Ah, yes! I had forgotten this one. I’m not sure why people are all worked up about bosses victimized by unions or workers screwed up by bosses, since anyway it’s just a game. Let’s relax people. It’s all good fun, and it’s not like it has any real-life consequence for anybody.

You have inside informations about ** Shagnasty **'s employees age of retirement? Because the thread is about him, you know, there’s another one about New York workers.

Anyway, he told us that if you have the means to achieve a goal advantageous to you anything goes. So, I’ve no doubt he fully supports the New-York strikers if they can get away with this, or anything else for that matter. He probably has a lot of respect for them, at least, since he has none for people who don’t do everything they can get away with.

While we’re at it, I found the following gem in this thread (and I wasn’t searching for it. I was reading the thread, noticed the comment, and looked up, wondering “who’s the moron…?” )

So, besides his practices with his workers, we now know what kind of achievments he dreams about…

I think Shagnasty needs to read some Charles Dickens to understand why unions exist.

Given the season, I expect ‘A Christmas Carol’ would be an excellent place to begin.

I am not management and I have never been part of a union. I work white-collar salary now, but I worked blue-collar for years.

I have witnessed Unions refusing to yield in times of trouble and destroy small companies and force the closure or 100’s of no longer profitable plants in NJ alone. Concessions would have kept the plants running and may have inspired capitol investment.

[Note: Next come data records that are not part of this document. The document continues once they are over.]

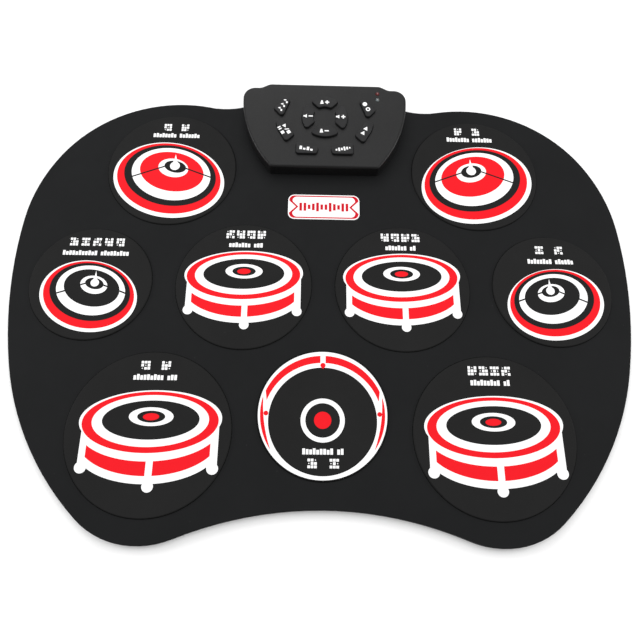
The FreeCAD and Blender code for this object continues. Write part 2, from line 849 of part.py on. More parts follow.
def make_bottom_shell():
    """The floor plate, with six screw bosses, the battery bay and the door's channel."""
    plate = extrude("floor_plate", plate_outline, 0, "base_thickness")
    bosses = [
        cylinder(f"boss_{n}", "boss_radius", "boss_split_z - 0.05", x, y, 0)
        for n, (x, y) in enumerate(both_sides(BOSSES))
    ]
    bay_depth = "bay_rear_y - bay_front_y"
    bay = middle_block(
        "bay_walls",
        "2 * bay_half_x + 2 * bay_wall",
        (f"{bay_depth} + 2 * bay_wall", "bay_roof_z + bay_roof - base_thickness"),
        0,
        "bay_front_y - bay_wall",
        "base_thickness",
    )
    ledge_block = middle_block(
        "ledge_block",
        "door_width + 6",
        ("case_rear_y - door_front_y", "ledge_thickness"),
        0,
        "door_front_y - 1.8",
        "base_thickness",
    )
    ledge = common("door_ledge", [ledge_block, extrude("ledge_outline", inner_outline, 0, "bay_roof_z")])
    solid = fuse("floor_solid", [plate, bay, ledge] + bosses)

    hollow = middle_block(
        "bay_hollow", "2 * bay_half_x", (bay_depth, "bay_roof_z + 1"), 0, "bay_front_y", -1
    )
    channel_y = "door_front_y - door_play"
    channel_depth = "case_rear_y - door_front_y + 10"
    channel = middle_block(
        "door_channel", "door_width + 2 * door_play", (channel_depth, "base_thickness + 1"), 0, channel_y, -1
    )
    groove = middle_block(
        "door_groove",
        "tongue_width + 2 * door_play",
        (channel_depth, "tongue_thickness + 0.2"),
        0,
        channel_y,
        "tongue_z - 0.1",
    )
    holes = [
        cylinder(f"clearance_{n}", "screw_radius + 0.3", "2 * boss_split_z", x, y, -1)
        for n, (x, y) in enumerate(both_sides(BOSSES))
    ]
    seats = [
        cylinder(f"seat_{n}", "screw_head_radius + 0.3", "screw_seat_z + 1", x, y, -1)
        for n, (x, y) in enumerate(both_sides(BOSSES))
    ]
    keep(cut("bottom_shell", solid, [hollow, channel, groove] + holes + seats))


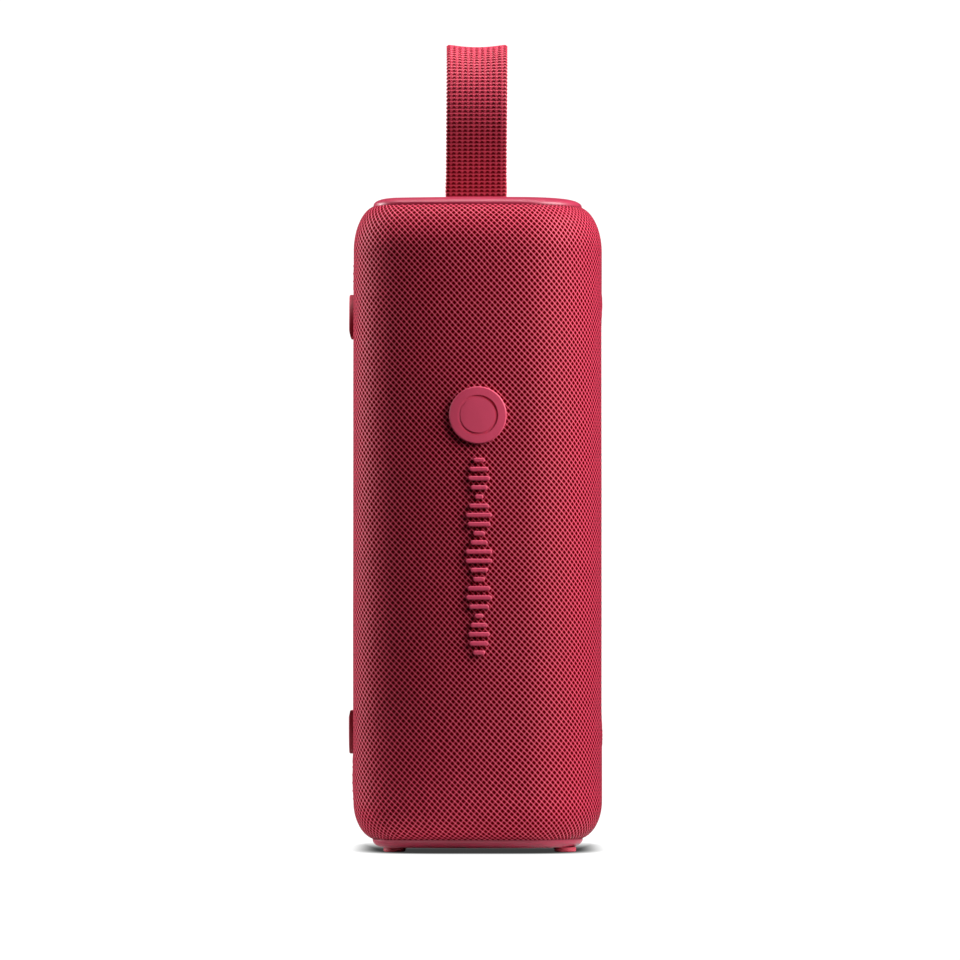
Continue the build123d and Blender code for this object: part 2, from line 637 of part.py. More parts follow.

I have on the other side seen companies pay executive huge bonuses for the genius act of firing 20% of the work force and yet still not improving the business at all.
I have seen a company without a union cry poverty and cut employee Benefits, while buying new Lexuses for company cars for executives to replace 2-year-old cars. They basically cut dental to pay for executive perks. Cut Uniforms for new overpriced AC units in private offices.

Somehow a balance needs to be struck between union power and corporate power and neither side usually shows itself to be fair.